Seria simplório demais termos uma resposta exata para esta pergunta, mas seria ilusório demais pensarmos que nada se herda. Talvez, então, a questão seja outra, a de reconhecer a existência de uma história que antecede todo sujeito.
Metaforicamente falando, ao nascermos, é como se recebêssemos, junto a experiência traumática de nascer, um tecido para vestir. E de alguma forma, somos convocados a vestir e se apropriar desse tecido.
Porém, um tecido é sempre formado por tramas de fios que já estão dispostos de determinadas maneiras. Talvez reconhecer, escutar os ecos e, principalmente, poder falar deles, seja justamente abrir aos poucos, estas tramas que às vezes criam nós, embaraçam novas linhas. E a partir daí, poder fazer novas costuras e arranjos.
Das possibilidades de se reinventar e se rearranjar, é na clínica psicoterapêutica e na análise, que se faz possível assimilar o que é meu, o que é do outro, e de que forma esses entrecruzamentos produzem sofrimento e estagnamento.
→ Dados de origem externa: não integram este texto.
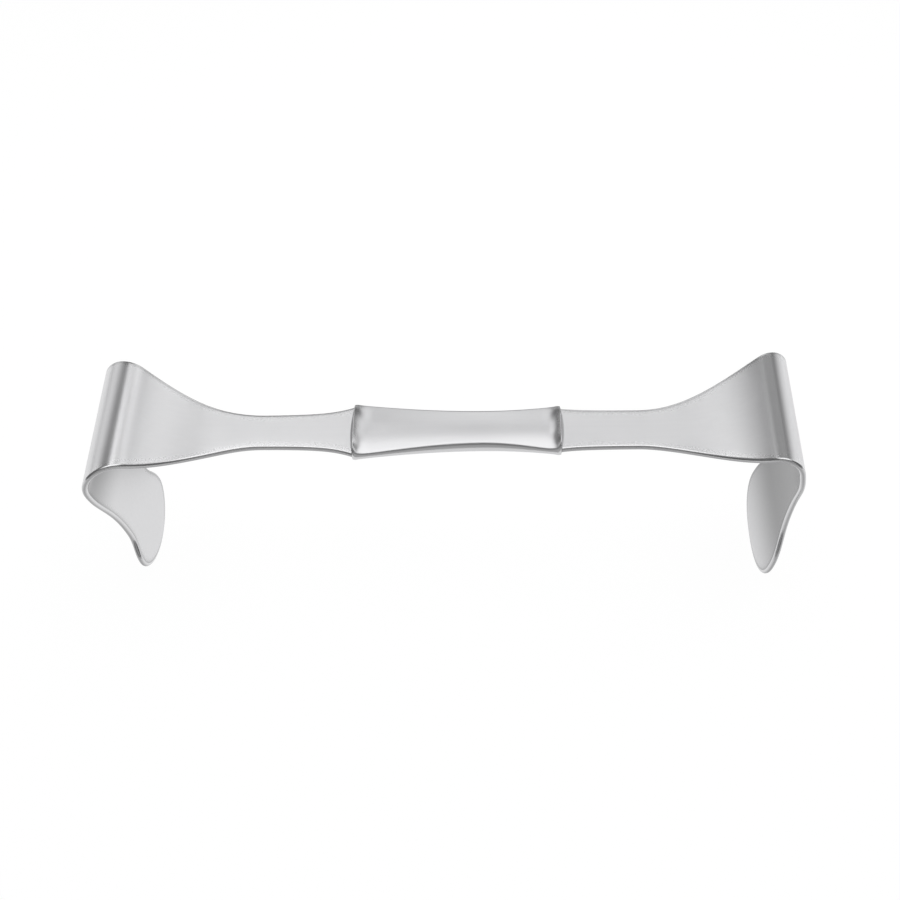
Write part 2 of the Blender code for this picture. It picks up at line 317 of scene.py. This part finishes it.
def rolledBladeTree():
    tree = bpy.data.node_groups.new("rolledBlade", "GeometryNodeTree")
    tree.interface.new_socket("Geometry", in_out="OUTPUT", socket_type="NodeSocketGeometry")
    for name, kind in bladeInputs:
        tree.interface.new_socket(name, in_out="INPUT", socket_type="NodeSocket" + kind)
    given = tree.nodes.new("NodeGroupInput")
    size = {name: Formula(tree, given.outputs[name]) for name, _ in bladeInputs}
    arm, rise, tilt, radius = size["arm"], size["rise"], size["tilt"], size["roll radius"]
    half = size["half thickness"]

    # side profile: curvature along the sheet, summed to a heading and then to places
    riseEnd = arm + rise
    rollEnd = riseEnd + size["roll"] * radius
    total = rollEnd + size["blade"]
    step = total / (sheet["profilePoints"] - 1)
    line = node(tree, "GeometryNodeMeshLine", {"Count": sheet["profilePoints"]})
    along = Formula(tree, node(tree, "GeometryNodeInputIndex").outputs[0]) * step
    rising = easeIn(tree, along, arm, size["softening"])
    rolling = easeIn(tree, along, riseEnd, size["softening"])
    hanging = easeIn(tree, along, rollEnd, size["softening"])
    bend = tilt / rise * (rising - rolling) - (rolling - hanging) / radius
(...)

Existe um termo denominado upcycling. Na moda, o upcycling surge como a reutilização de uma roupa, que já não cabe do modo como foi pensada. São feitos novos arranjos e dada uma nova função àquilo que antes compunha uma indumentária. Ao encontro desse termo é que se propõe pensar as possibilidades de aplicação do upcylcing, naquilo que é de ordem subjetiva, que é carregada tal como uma herança, mas que já não cabe em nós.